2. At the close of plaintiff's case, defendants Omodt and Moran moved to dismiss the claims against them. The court granted Omodt's motion and dismissed all claims against him. Moran's motion was denied at that time.
3. Williams is a man of medium build, who weighed about 175 pounds at the time of these events. Tobler testified at deposition that he weighed 240 pounds.
4. Tobler's account of the same incident differs substantially, but much of his testimony does not appear credible in the context of all the evidence. He characterized Williams as the instigator. Tobler acknowledged that Williams was handcuffed, but asserted that Williams pulled his hands back and up in a threatening manner in the mattress room. Tobler therefore "brought him to the ground." He testified that he never struck or punched prisoners because such efforts resulted in broken hands or bite wounds as he knew from watching other deputies. He did not recall their names, but was certain that none were still at HCADC and that the incidents were all provoked by prisoners. He said that he never used racial slurs and had never heard the epithet "nigger" before this litigation.
5. Each of the participants tells a different story. Tobler testified that he and Catapano lay Williams on a bed and then left him. Catapano testified that they told Williams to lie on the cell floor and then removed his handcuffs. Williams testified that he was thrown up against the wall, where his head narrowly missed hitting the toilet.
6. Williams testified that a large majority of the inmates at the jail were black. Catapano testified that more than half of the inmates were black. Moran testified that no statistics were kept on racial composition, but that there were a substantial number of black inmates.

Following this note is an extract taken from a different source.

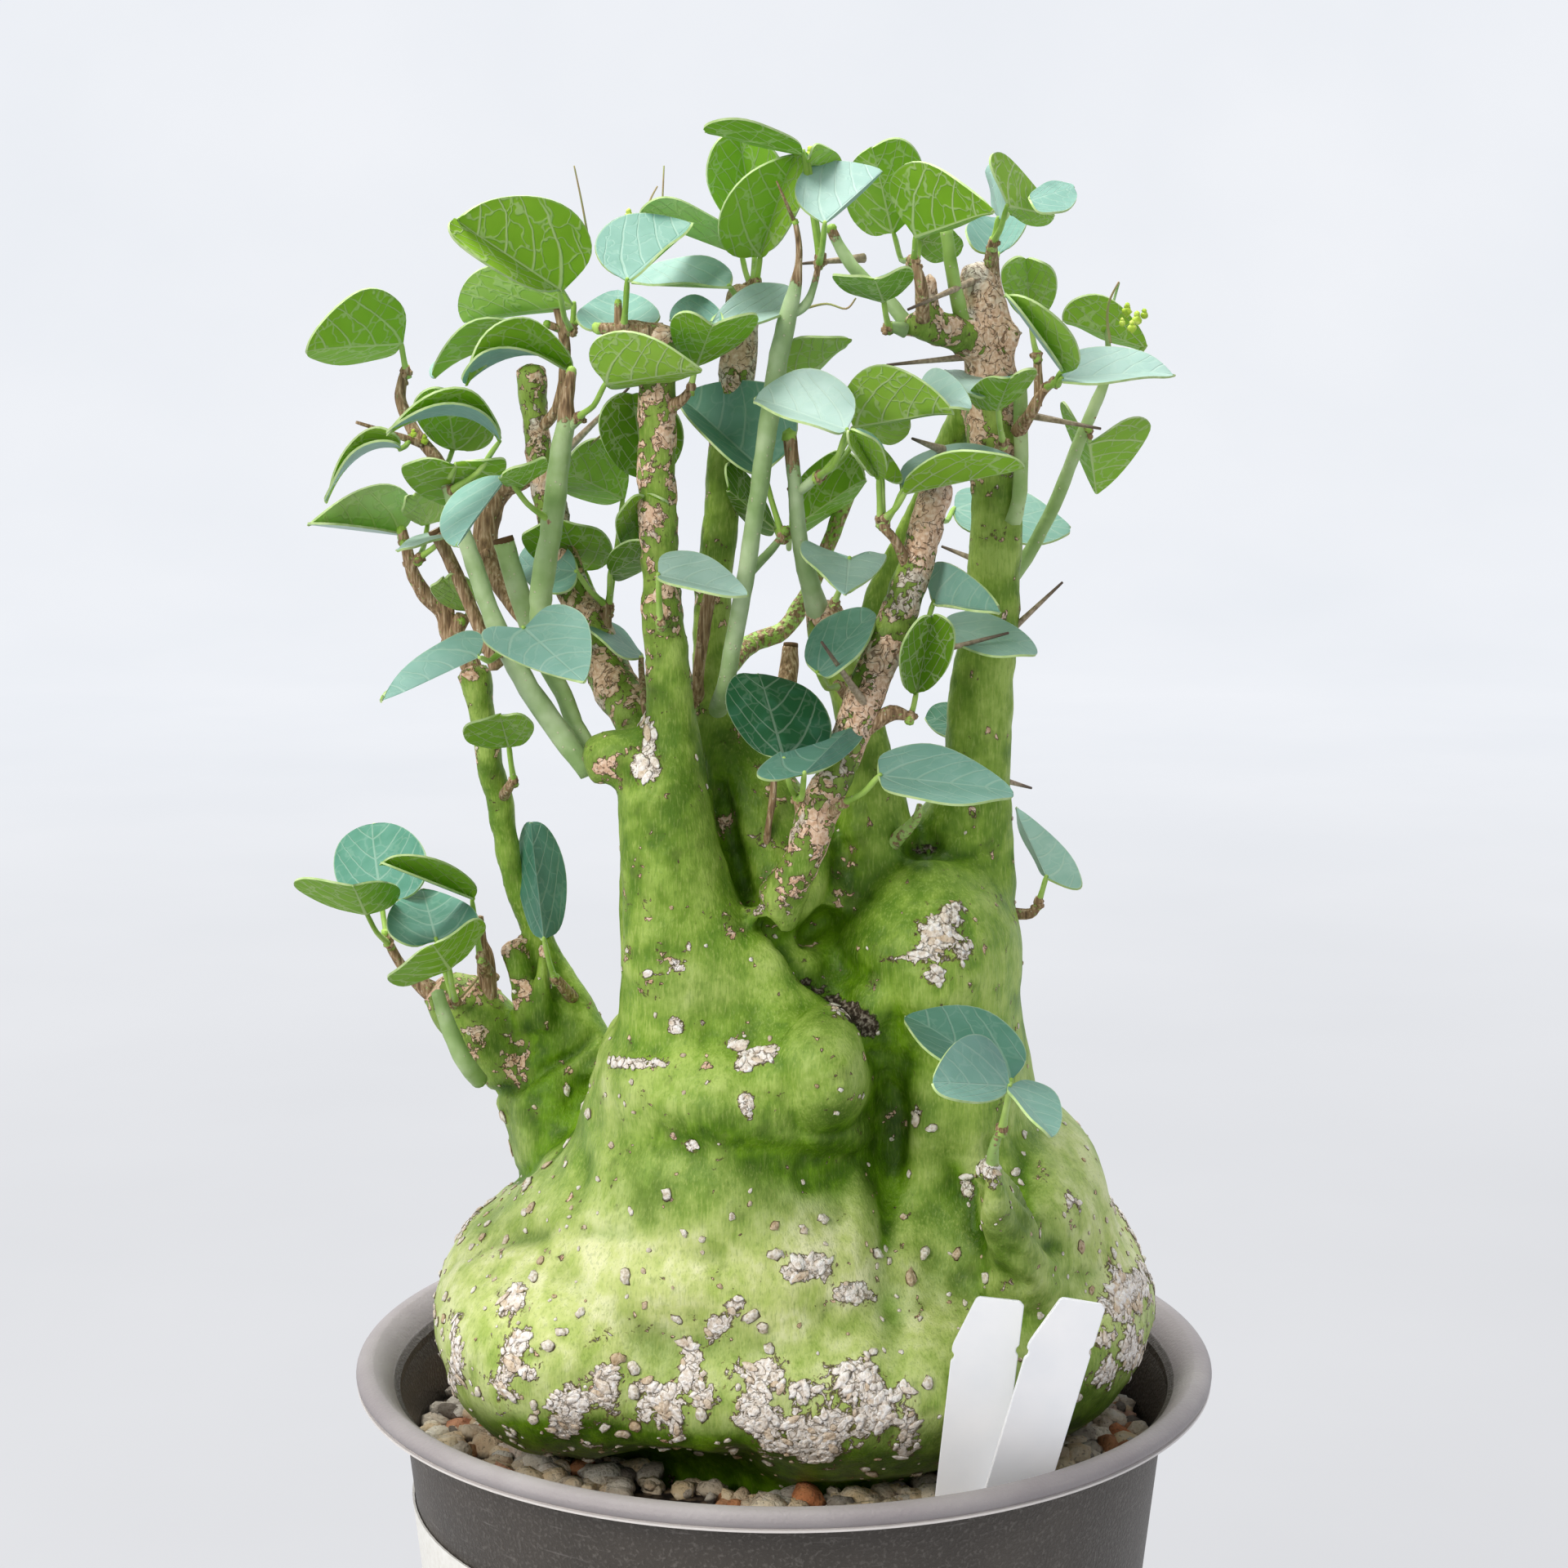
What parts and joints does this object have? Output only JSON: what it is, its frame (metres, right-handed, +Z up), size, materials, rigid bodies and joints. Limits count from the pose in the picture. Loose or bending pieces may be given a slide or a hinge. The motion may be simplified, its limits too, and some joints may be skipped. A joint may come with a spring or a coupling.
{
  "type": "potted caudex plant",
  "caption": "Swollen-stemmed succulent with forked green trunks, round blue-green leaves and spines, in a round plastic pot of pumice grit with two blank labels.",
  "frame": {"origin": "centre of the pot's underside", "axes": "+Z up along the pot's axis; +X to the right and -Y towards a viewer who faces the plant's front, the side with the labels"},
  "size_m": [0.2527, 0.2516, 0.5286],
  "materials": {
    "pot_plastic": "fine matt grain",
    "pumice_grit": null,
    "green_bark": "smooth green living bark with cork patches",
    "leaf": null,
    "label_plastic": "smooth, blank",
    "sticker_paper": null
  },
  "bodies": {
    "root": {"caudex": "green_bark", "grit": "pumice_grit", "label_left": "label_plastic", "label_right": "label_plastic", "pot": "pot_plastic", "pot_sticker": "sticker_paper", "spray_arm": "leaf", "spray_arm_tip": "leaf", "spray_bark_front": "leaf", "spray_bark_side": "leaf", "spray_bark_stub": "leaf", "spray_bark_twig": "leaf", "spray_blue_bark": "leaf", "spray_blue_left": "leaf", "spray_far_left": "leaf", "spray_far_left_low": "leaf", "spray_front_crown": "leaf", "spray_front_fold": "leaf", "spray_front_pair": "leaf", "spray_front_shoot": "leaf", "spray_inner_fold": "leaf", "spray_knob": "leaf", "spray_knob_low": "leaf", "spray_left_crown": "leaf", "spray_left_inner": "leaf", "spray_low_inner": "leaf", "spray_low_knob": "leaf", "spray_low_left": "leaf", "spray_low_right": "leaf", "spray_middle_crown": "leaf", "spray_rear_right": "leaf", "spray_right_crown": "leaf", "spray_right_flank": "leaf", "spray_right_front": "leaf", "spray_right_rear_low": "leaf", "spray_right_shoot": "leaf", "spray_right_twig": "leaf", "spray_trunk_front": "leaf", "spray_trunk_left": "leaf", "spray_trunk_rear": "leaf"}
  },
  "joints": []
}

7. The various jail officials and employees agreed that such remarks would be against formal or informal HCADC rules. Moran said that he had no knowledge of any such usage.
8. It appears that two external investigations resulted from Williams' filing of this suit; neither resulted in any disciplinary action.
9. Moran, Tobler, Catapano, and Green testified about HCADC hiring, organization, procedures, and training.